* **The request**:
Below are some records. Reproduce them exactly from their first line through the line with "const padding = 12;", inclusive.

++++ Information provided ++++

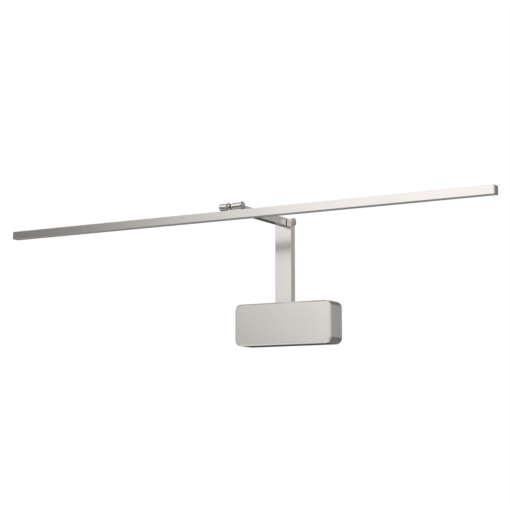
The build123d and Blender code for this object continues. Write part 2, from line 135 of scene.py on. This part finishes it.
def mixed(tree, factor, first, second):
    """Two colours mixed by a factor."""
    inputs = {"in0": factor, "in6": with_alpha(first), "in7": with_alpha(second)}
    return put(tree, "ShaderNodeMix", {"data_type": "RGBA"}, **inputs).outputs[2]


def thrice(value):
    """The same value for three channels or axes."""
    return (value,) * 3


def scaled(colour, factor):
    """A colour made lighter or darker."""
    return tuple(min(1.0, channel * factor) for channel in colour)


def own_place(tree):
    """The place on the object, in its own metres."""
    return put(tree, "ShaderNodeTexCoord").outputs["Object"]


def noise(tree, scales, detail=3.0, offset=(0.0, 0.0, 0.0)):
    """Noise with a separate frequency along each of the object's axes."""
    stretched = put(tree, "ShaderNodeMapping", Vector=own_place(tree), Scale=scales, Location=offset)
    node = put(tree, "ShaderNodeTexNoise", Vector=stretched.outputs[0], Scale=1.0, Detail=detail)
    return node.outputs[0]


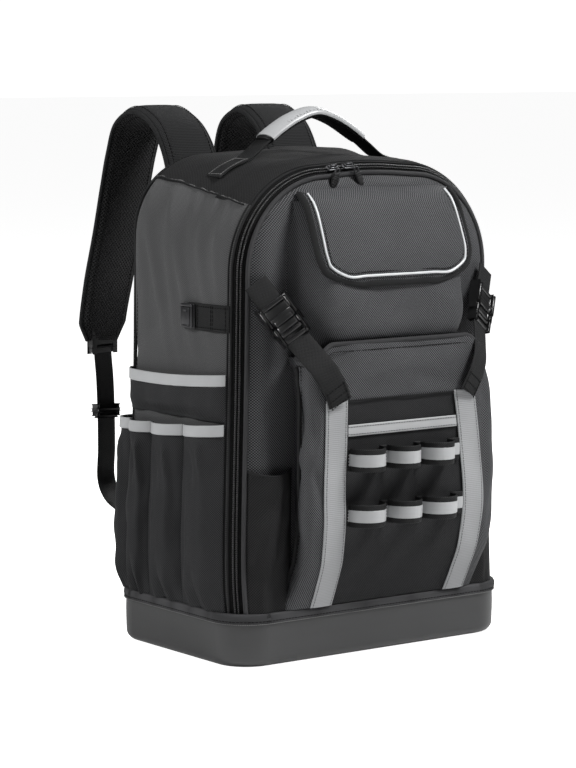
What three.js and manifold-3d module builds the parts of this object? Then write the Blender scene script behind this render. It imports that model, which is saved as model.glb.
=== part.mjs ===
// A tool backpack: a hollow cloth body that stands in a moulded tray, with pockets, a flap, tool
// loops, compression straps, a carry handle and padded shoulder straps.
// Millimetres. X is to the right seen from the front, the front faces -Y and Z is up. The origin
// is the centre of the tray's flat underside.
import * as THREE from "three";
import { mergeVertices } from "three/addons/utils/BufferGeometryUtils.js";
import Module from "manifold-3d";

const wasm = await Module();
wasm.setup();

// Clearance and cloth
const gap = 0.3;
const cloth = 2.2;
const padding = 12;

// Moulded tray and the tape that binds the cloth to it
const tray = { width: 340, depth: 218, height: 50.8, corner: 38.6, wall: 3, floor: 4, edge: 9 };
const binding = { high: 10.6, thick: 2, lip: 1.6 };

// Cloth body
const body = { width: 320, depth: 200, top: 486, rise: 5, crown: 3, frontEdge: 38, backEdge: 36 };
const arch = { front: 106, back: 78 };
const zip = { back: 13, tape: 9, stand: 1.2, foot: 60, closed: -31 };
const slider = { long: 14, wide: 9, high: 5, x: 19, bail: 1.8 };
const pull = { long: 20, wide: 8, thick: 2, splay: 22, clear: 3.2 };

// Upper pocket with its flap, and the big lower pocket
const upper = { frontHalf: 83, rootHalf: 104, deep: 43, high: 446, low: 303, corner: 18 };
const flap = { half: 94, high: 456, low: 368, deep: 45, corner: 34, thick: 3.2, binding: 7, piping: 3.2 };
const lower = { half: 123, lip: 311, wing: 14, lipHalf: 88, deep: 46, bend: 27, root: 24, binding: 5 };
const strip = { wide: 25, thick: 1.4, half: 83, high: 258, clear: 2 };
const crossband = { wide: 10, thick: 1.2, z: 228 };
const loops = { wide: 21, thick: 1.6, bulge: 22, upperZ: 200, lowerZ: 146 };
const stash = { high: 190, bulge: 12, inner: 96 };

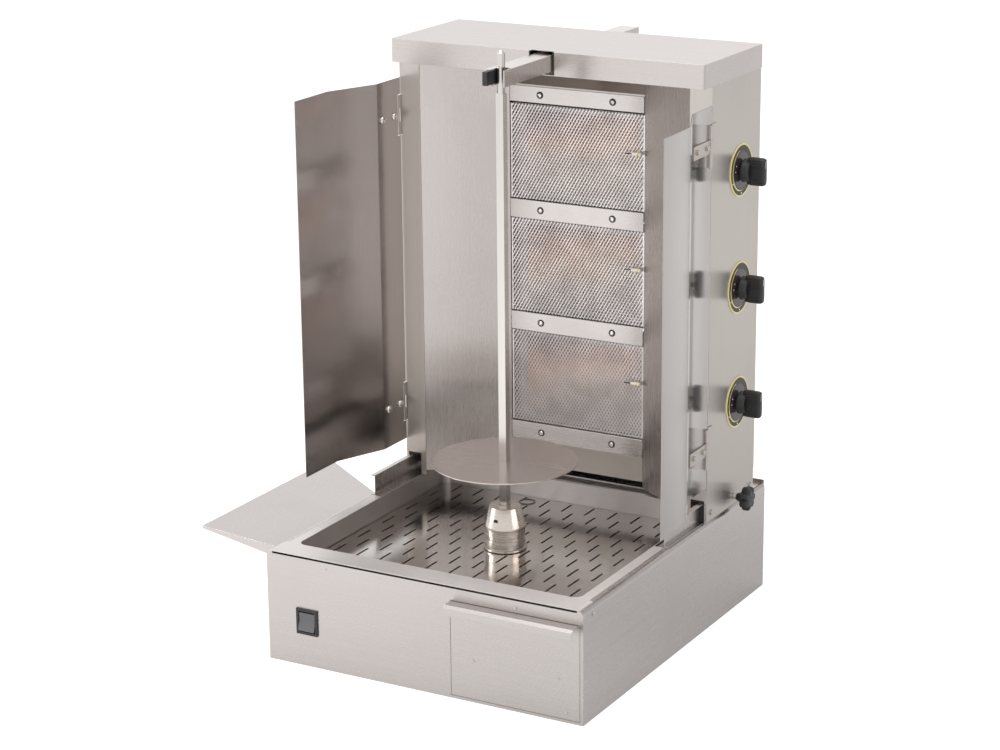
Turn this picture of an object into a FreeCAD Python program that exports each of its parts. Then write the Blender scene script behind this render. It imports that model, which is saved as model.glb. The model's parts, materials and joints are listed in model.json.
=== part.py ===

++++

* **Complete output**:
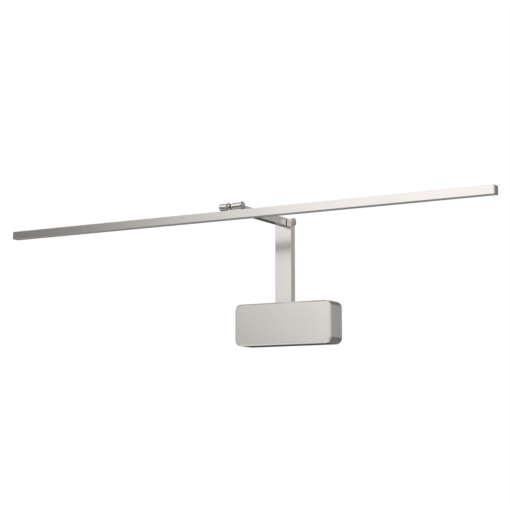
The build123d and Blender code for this object continues. Write part 2, from line 135 of scene.py on. This part finishes it.
def mixed(tree, factor, first, second):
    """Two colours mixed by a factor."""
    inputs = {"in0": factor, "in6": with_alpha(first), "in7": with_alpha(second)}
    return put(tree, "ShaderNodeMix", {"data_type": "RGBA"}, **inputs).outputs[2]


def thrice(value):
    """The same value for three channels or axes."""
    return (value,) * 3


def scaled(colour, factor):
    """A colour made lighter or darker."""
    return tuple(min(1.0, channel * factor) for channel in colour)


def own_place(tree):
    """The place on the object, in its own metres."""
    return put(tree, "ShaderNodeTexCoord").outputs["Object"]


def noise(tree, scales, detail=3.0, offset=(0.0, 0.0, 0.0)):
    """Noise with a separate frequency along each of the object's axes."""
    stretched = put(tree, "ShaderNodeMapping", Vector=own_place(tree), Scale=scales, Location=offset)
    node = put(tree, "ShaderNodeTexNoise", Vector=stretched.outputs[0], Scale=1.0, Detail=detail)
    return node.outputs[0]


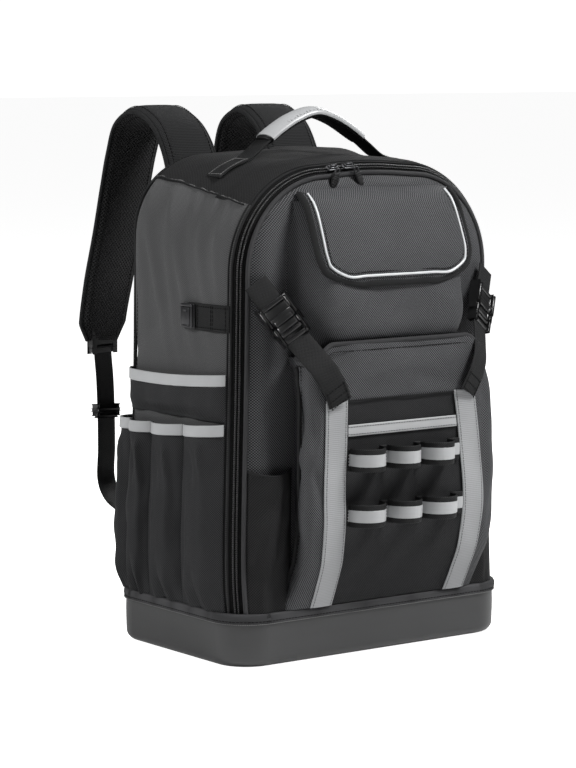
What three.js and manifold-3d module builds the parts of this object? Then write the Blender scene script behind this render. It imports that model, which is saved as model.glb.
=== part.mjs ===
// A tool backpack: a hollow cloth body that stands in a moulded tray, with pockets, a flap, tool
// loops, compression straps, a carry handle and padded shoulder straps.
// Millimetres. X is to the right seen from the front, the front faces -Y and Z is up. The origin
// is the centre of the tray's flat underside.
import * as THREE from "three";
import { mergeVertices } from "three/addons/utils/BufferGeometryUtils.js";
import Module from "manifold-3d";

const wasm = await Module();
wasm.setup();

// Clearance and cloth
const gap = 0.3;
const cloth = 2.2;
const padding = 12;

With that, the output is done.